A law or a theorem, be it a law or theorem of physics, mathematics, or anthropology, is a proposition of the nature 'All A's are followed by B's.' We can also regard such a proposition as 'A implies B,' or 'A entails B.' All books have pages. All humans are mortals. All matter is non-destroyable. We know some of these propositions (the first two) to be true by definition alone, as a book entails some number of pages and all humans indeed have a finite lifespan, and the latter to be true given empirical evidence (Law of Conservation of Matter). (Immanuel Kant was the first to make this distinction between analytic and synthetic truths, but that is outside the scope of our argument.)
The types of propositions mentioned above (laws) can be validly regarded as 100% generalizations. This is simply the nature of propositional calculus. 'If A, then B' is a simpler way of asserting all A's must be followed by B's, or that all A's are indeed also B's. If this conditional is true, translated to its most abstract form, we can think of it as 'any object that is ascribed the property of A must be ascribed the property of B.' This utterance is a generality in its purest form. But let us complicate the matter a bit further. Let us suppose we have run into an urn full of 10 marbles – consisting of 5 red marbles and 5 blue marbles.
Quantificational Logic
Now things have gotten slightly trickier. We have as our domain, let us call ∆, 10 objects – 5 of which have been ascribed the color property of redness, and 5 of which have been ascribed the color blue. Using the formal language of quantificational logic, we can summate this situation as follows:
Suppose...
R = red
B = blue
M = marble, which we will designate as an operator
∃x∃y [M(∆) → (Rx v By)]
Admittedly, the formalized notation above is not required for our analytic purposes. It will suffice to know that the logical proposition above can be translated as 'given some values of x and some values of y, for any marble (object) in set ∆, it is either the case that the color property of red or blue is ascribed. Simply put, we can truthfully say some objects in ∆ are red, and some objects in ∆ are blue. And this IS indeed a true proposition, given our setup. Nevertheless, this is a generality.
We can add a further complication that our fellow sociologists and political scientists will utilize. Given our urn, a more specific proposition may be given as follows:
∃x∃y [0.5(M(∆) → Rx) & 0.5(M(∆) → By)]
This proposition above says almost the same as the previous, but a bit more. Simply put, it ultimately translates to '50% of the marbles in set ∆ are red, and 50% of the marbles in set ∆ are blue.' This type of utterance is not as clear-cut as our previous examples of 'All A's are followed by B's,' where 100% of A's are B's. Nevertheless, it asserts something quite similar in nature: 50% of M's in ∆ are R's, and 50% of M's in ∆ are B's. Once again, we have ourselves a truthful generalization.

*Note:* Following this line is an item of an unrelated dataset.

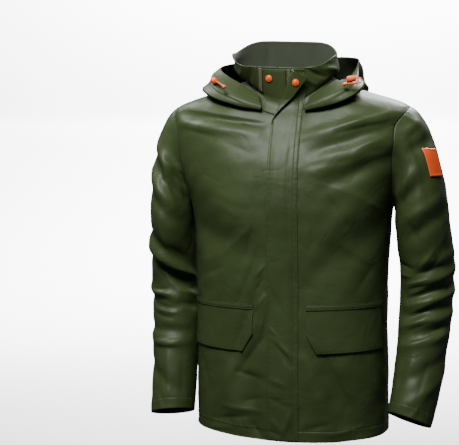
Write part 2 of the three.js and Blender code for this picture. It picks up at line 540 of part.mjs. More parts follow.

So much are generalities essential to the existence and continued perpetuation of knowledge, that logicians have gone so far as to build two quantifiers one of which we have already used (also known in the philosophical community as the generality quantifiers). These are are the existential quantifier (for some objects in a given domain, it is the case that) and the universal quantifier (for all objects in a given domain, it is the case that). Saying that no objects in our urn are green would simply be asserting a universal generalization with a negation of the property greenness, or 'all objects in ∆ are not green.' Nevertheless, this is itself a generality of similar nature.
A case my roommate may have legitimately been able to make is one of the following: I disagree, I believe none of our ethnic group's females are conservative, or I believe all of our ethnic group's females are conservative – either one of which would have been inconsistent with my assertion that 'there exists some females in such and such domain that are conservative.' Given that I did not make an utterance of a specific probabilistic nature, and given that neither one of us had a formal survey to cite, neither one of us were in an epistemic position to disagree on an exact numerical value of conservative females in our domain (or ethnic group). Therefore, my utterance was less exact – of the form 'There exists some females in this specific domain that carry the property of conservative-ness.' And any philosopher of language will agree that some, by definition, constitutes 1+ (one or more) objects of a domain. Therefore, so long as there exists at least one conservative female in the ethnic group in question, my proposition was indeed valid.
Possible Philosophical Counterobjection: An Appeal to Modality
One who is well-read in the philosophical arts may find a possible counter-objection which may initially seem as though it bears some truth. One may make an appeal to necessary truths, those whose denial will necessarily result in a logical self-contradiction. But for one, it must be realized that the existence of such necessary truths in nature (independent of our definitions) is arguable even in the philosophical community. Nevertheless, even if opponents of necessary truths were wrong in every possible way, and such modalities do exist, it can be argued that any necessary truth must follow from a tautological disjunct: Av~A (A or not A) either of which must be the case. Therefore, we can have Av~A implies the 'existence of God' or 'a naval sea battle's occurring at noon tomorrow' or any other proposition which an individual may deem as a necessary truth. This conditional can itself be deemed a generality.
Any other possible counter-objections
I invite any reader to hand me a proposition (a semantically and syntactically valid statement) which I will readily be able to show is a generality.
In conclusion, a specific generality in itself may be deemed true or false. However, a generality does not in itself constitute an argumentative fallacy.